--- GIVEN INSTRUCTION ---
Examine each line of the data. Copy those that contain the string "with".

--- DATA PROVIDED ---
***
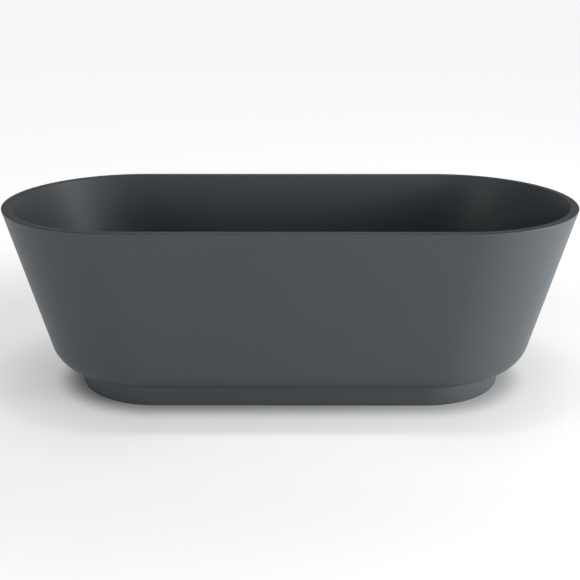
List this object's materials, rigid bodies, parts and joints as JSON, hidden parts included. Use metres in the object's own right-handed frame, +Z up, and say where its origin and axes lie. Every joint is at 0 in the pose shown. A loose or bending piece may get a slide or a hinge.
{
  "type": "freestanding bathtub",
  "caption": "Freestanding cast bath with leaning walls, thin flat rim, recessed plinth, screw feet and a push-to-close waste.",
  "frame": {"origin": "floor level at the middle of the bath's length and width", "axes": "+X along the length, +Z up, -Y the side that faces the viewer"},
  "size_m": [1.7, 0.75, 0.554],
  "materials": {
    "cast_stone": "matte",
    "plywood": "matte",
    "zinc_steel": "satin",
    "black_nylon": "matte",
    "waste_black": "satin",
    "plug_black": "satin",
    "seal_rubber": "matte",
    "brass": "satin",
    "spring_steel": "satin",
    "pipe_white": "satin"
  },
  "bodies": {
    "bath": {"outer_shell": "cast_stone", "inner_basin": "cast_stone", "plinth_ring": "cast_stone", "base_board": "plywood", "foot_sockets": "zinc_steel", "socket_screws": "zinc_steel", "lock_nuts": "zinc_steel", "waste_body": "waste_black", "upper_gasket": "seal_rubber", "lower_gasket": "seal_rubber", "waste_nut": "black_nylon", "click_cartridge": "brass", "click_spring": "spring_steel", "tail_pipe": "pipe_white", "union_washer": "seal_rubber", "union_nut": "pipe_white"},
    "plug": {"plug_cap": "plug_black", "plug_seal": "seal_rubber", "plug_stem": "zinc_steel"},
    "pad_front_left": {"foot_pad_front_left": "black_nylon"},
    "stud_front_left": {"foot_stud_front_left": "zinc_steel"},
    "pad_front_right": {"foot_pad_front_right": "black_nylon"},
    "stud_front_right": {"foot_stud_front_right": "zinc_steel"},
    "pad_back_left": {"foot_pad_back_left": "black_nylon"},
    "stud_back_left": {"foot_stud_back_left": "zinc_steel"},
    "pad_back_right": {"foot_pad_back_right": "black_nylon"},
    "stud_back_right": {"foot_stud_back_right": "zinc_steel"}
  },
  "joints": [
    {"name": "plug_lift", "type": "slide", "parent": "bath", "child": "plug", "axis": [0, 0, 1], "range_m": [0, 0.01], "deforming": ["click_spring"]},
    {"name": "foot_drop_front_left", "type": "slide", "parent": "bath", "child": "pad_front_left", "axis": [0, 0, -1], "range_m": [0, 0.012]},
    {"name": "foot_turn_front_left", "type": "hinge", "parent": "pad_front_left", "child": "stud_front_left", "pos_m": [-0.3, -0.15, 0], "axis": [0, 0, -1], "range_deg": [0, 2480]},
    {"name": "foot_drop_front_right", "type": "slide", "parent": "bath", "child": "pad_front_right", "axis": [0, 0, -1], "range_m": [0, 0.012]},
    {"name": "foot_turn_front_right", "type": "hinge", "parent": "pad_front_right", "child": "stud_front_right", "pos_m": [0.3, -0.15, 0], "axis": [0, 0, -1], "range_deg": [0, 2480]},
    {"name": "foot_drop_back_left", "type": "slide", "parent": "bath", "child": "pad_back_left", "axis": [0, 0, -1], "range_m": [0, 0.012]},
    {"name": "foot_turn_back_left", "type": "hinge", "parent": "pad_back_left", "child": "stud_back_left", "pos_m": [-0.3, 0.15, 0], "axis": [0, 0, -1], "range_deg": [0, 2480]},
    {"name": "foot_drop_back_right", "type": "slide", "parent": "bath", "child": "pad_back_right", "axis": [0, 0, -1], "range_m": [0, 0.012]},
    {"name": "foot_turn_back_right", "type": "hinge", "parent": "pad_back_right", "child": "stud_back_right", "pos_m": [0.3, 0.15, 0], "axis": [0, 0, -1], "range_deg": [0, 2480]}
  ],
  "couplings": [
    {"joint": "foot_turn_front_left", "follows": "foot_drop_front_left", "rad_per_m": 3590.4},
    {"joint": "foot_turn_front_right", "follows": "foot_drop_front_right", "rad_per_m": 3590.4},
    {"joint": "foot_turn_back_left", "follows": "foot_drop_back_left", "rad_per_m": 3590.4},
    {"joint": "foot_turn_back_right", "follows": "foot_drop_back_right", "rad_per_m": 3590.4}
  ]
}
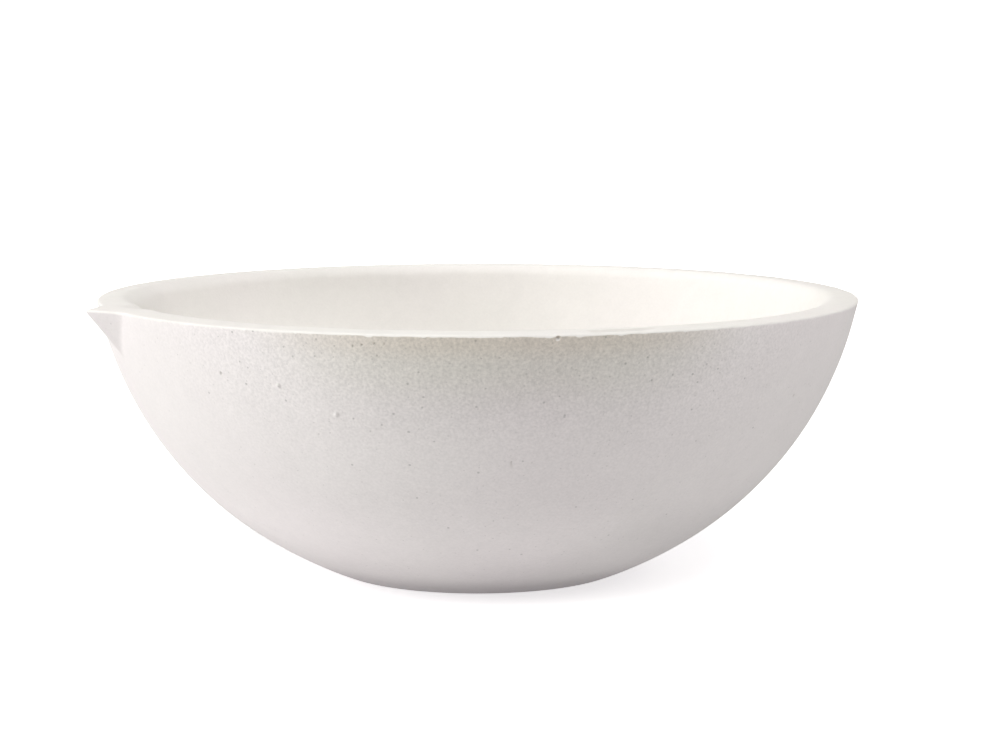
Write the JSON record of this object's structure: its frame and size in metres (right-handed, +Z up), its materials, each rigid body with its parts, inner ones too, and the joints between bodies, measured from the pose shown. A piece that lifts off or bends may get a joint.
***
--- SOLUTION TO THE EXERCISE ---
  "caption": "Freestanding cast bath with leaning walls, thin flat rim, recessed plinth, screw feet and a push-to-close waste.",
Write the JSON record of this object's structure: its frame and size in metres (right-handed, +Z up), its materials, each rigid body with its parts, inner ones too, and the joints between bodies, measured from the pose shown. A piece that lifts off or bends may get a joint.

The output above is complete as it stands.